Researchers describe this as a kind of design rule: a way to predict not just whether skyrmions will form, but their size, arrangement, and behavior.
 
Even the force that stabilizes them turned out to be unexpected.
 
For years, scientists believed skyrmions were governed by one type of magnetic interaction. Instead, the new study shows they are driven by the RKKY interaction, a subtle effect mediated by electrons moving through the material.
 
It is a reminder that in physics, even well-established assumptions can quietly unravel.

Why supercomputing cares

At first glance, these nanoscale whirlpools might seem far removed from the world of high-performance computing.
 
But they address one of its biggest challenges: memory.
 
Modern supercomputers, and especially AI-driven data centers, are increasingly limited not by processing power, but by how fast and efficiently they can store and move data. Energy consumption has become a defining constraint.
 
This is where skyrmions become intriguing.
 
They are:
  • Extremely stable (resistant to disruption)
  • Tiny (enabling ultra-high-density storage)
  • Energy-efficient (movable with minimal electrical current)
In practical terms, this means future memory devices could store vastly more data while consuming far less power, a combination that could redefine the architecture of supercomputing systems.

Memory that moves like a fluid

One of the most curious aspects of skyrmions is how they behave.
 
Unlike traditional bits stored in fixed locations, skyrmions can move, gliding through materials like microscopic beads on a track. This opens the door to entirely new types of memory, where data is not just stored, but dynamically transported.
 
It’s a concept that feels almost biological, less like rigid hardware, more like a flowing system.
 
And it raises new questions:
  • Could memory become something that evolves in real time?
  • Could computing architectures shift from static layouts to dynamic ones?
  • Could supercomputers become not just faster, but fundamentally different?

From theory to technology

There is still a long road ahead.
 
One major challenge is temperature: many skyrmion systems currently require conditions that are impractical for everyday devices.
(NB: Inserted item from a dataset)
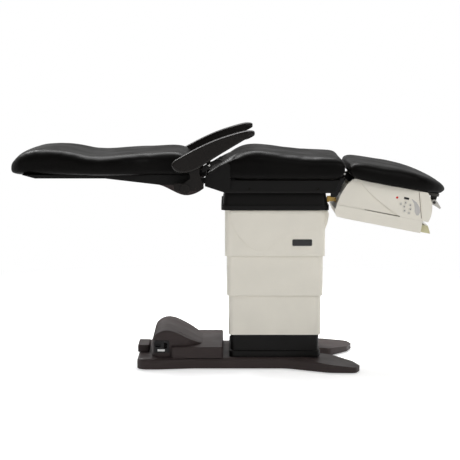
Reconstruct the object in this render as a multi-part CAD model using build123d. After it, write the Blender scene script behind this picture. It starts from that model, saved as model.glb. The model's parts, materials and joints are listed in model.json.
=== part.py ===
from build123d import *
from math import atan, cos, degrees, radians, sin
import os

os.makedirs("parts", exist_ok=True)

# Millimetres. +X runs from the head end to the foot end, +Y is the patient's left, +Z is up.
# The origin is on the floor, midway between the two ends of the chair lying flat.

# Fits and walls
seat_gap = 0.3
running_gap = 0.06
cover_wall = 3.0
skin_wall = 4.0

# Base
base_rear_x = -392.0
base_top_z = 50.0
base_bottom_z = 5.0
base_rear_half_width = 237.0
base_edge_radius = 14.0
base_waist_half_width = 215.0
foot_outer_half_width = 315.0
foot_tip_x = 563.0
foot_tip_z = 26.0
foot_slope_start_x = 330.0
crotch_x = 395.0
crotch_half_width = 62.0
frame_plate_z = 10.0
frame_plate_thickness = 12.0
frame_inset = 9.0
glide_radius = 22.0
glide_inset = 62.0

# Power housing, control box and mains inlet
hump_rear_x = -330.0
hump_peak_x = -275.0
hump_peak_z = 165.0
hump_front_x = -112.0
hump_half_width = 190.0
hump_edge_radius = 8.0
hump_rear_round = 34.0
hump_front_round = 105.0
vent_radius = 3.5
box_rear_x = -245.0
box_front_x = -23.0
box_top_z = 98.0
service_box_length = 46.0
service_box_half_width = 73.0
service_box_height = 31.0
panel_x = -286.5
panel_length = 65.0
panel_bottom_z = 70.0
panel_height = 52.0
panel_thickness = 3.0
inlet_length = 27.0
inlet_height = 22.0
inlet_depth = 22.0
rocker_radius = 11.0
rocker_width = 12.0

# Lift column
column_x = 200.0
lift_travel = 405.0
shroud_half_length = 214.0
shroud_step = 8.0
shroud_corner = 24.0
shroud_upper_z = (490.0, 700.0)
shroud_middle_z = (318.0, 512.0)
shroud_lower_z = (147.0, 340.0)
shroud_fixed_top_z = 170.0
plinth_height = 29.0
plinth_overhang = 6.0
hood_reach = 17.0
hood_z = (600.0, 684.0)
shield_thickness = 3.0
badge_length = 84.0
badge_height = 28.0
badge_x = 316.0
badge_z = 549.0
badge_thickness = 2.0
stage_length = 150.0
stage_width = 110.0
stage_wall = 6.0
stage_fit = 0.6
slide_gap = 0.5
guide_height = 16.0
collar_height = 5.0
stage_height = 282.0

# Seat carriage
skirt_bottom_z = 689.0
skirt_top_z = 764.0
skirt_flare = 12.0
skirt_clearance = 10.0
skirt_rim_height = 20.0
skirt_rim_proud = 2.5
back_arm_half_gauge = 225.0
rail_inset = 35.0
tongue_inset = 20.0
pan_outset = 23.0
shell_outset = 21.0
cheek_thickness = 33.0
cushion_overhang = 3.0
arm_clearance = 6.0
waist_clearance = 17.0
shoulder_outset = 29.0
head_inset = 52.0
lever_ear_inset = 27.0
rail_cover_room = 15.0
rail_half_gauge = back_arm_half_gauge - rail_inset
shroud_half_width = rail_half_gauge + rail_cover_room
seat_tongue_half_width = back_arm_half_gauge - tongue_inset
pan_half_width = back_arm_half_gauge + pan_outset
seat_half_width = pan_half_width + cheek_thickness + cushion_overhang
arm_inner_y = seat_half_width + arm_clearance
back_waist_half_width = arm_inner_y - waist_clearance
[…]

Researchers are now working to design materials that function reliably at higher, more accessible temperatures.
 
But the path forward is clearer than before.
 
By linking electronic structure to magnetic behavior, scientists are moving from trial-and-error experimentation to intentional design, engineering materials with properties tailored for computation.

A curious future, computed at the nanoscale

What makes this discovery so compelling is not just its potential, but its strangeness.
 
A swirling pattern of spins, once a mathematical curiosity, now sits at the center of a possible technological shift.
 
And like many breakthroughs in modern science, it exists at the intersection of disciplines:
  • quantum physics
  • materials science
  • nanotechnology
  • and, increasingly, supercomputing
Understanding, simulating, and ultimately harnessing skyrmions requires immense computational power. Their behavior emerges from complex interactions that only advanced modeling and high-performance computing can fully capture.

The smallest frontier

In the race toward more powerful supercomputers, it’s tempting to think in terms of scale, more cores, more data, more energy.
 
But skyrmions suggest a different path.
 
One where progress comes not from building bigger systems, but from discovering smaller, smarter ones.
 
Where the future of computation may hinge on structures so small they were once invisible to science, and so elegant they almost feel like nature’s own code.
 
And where curiosity, once again, leads the way.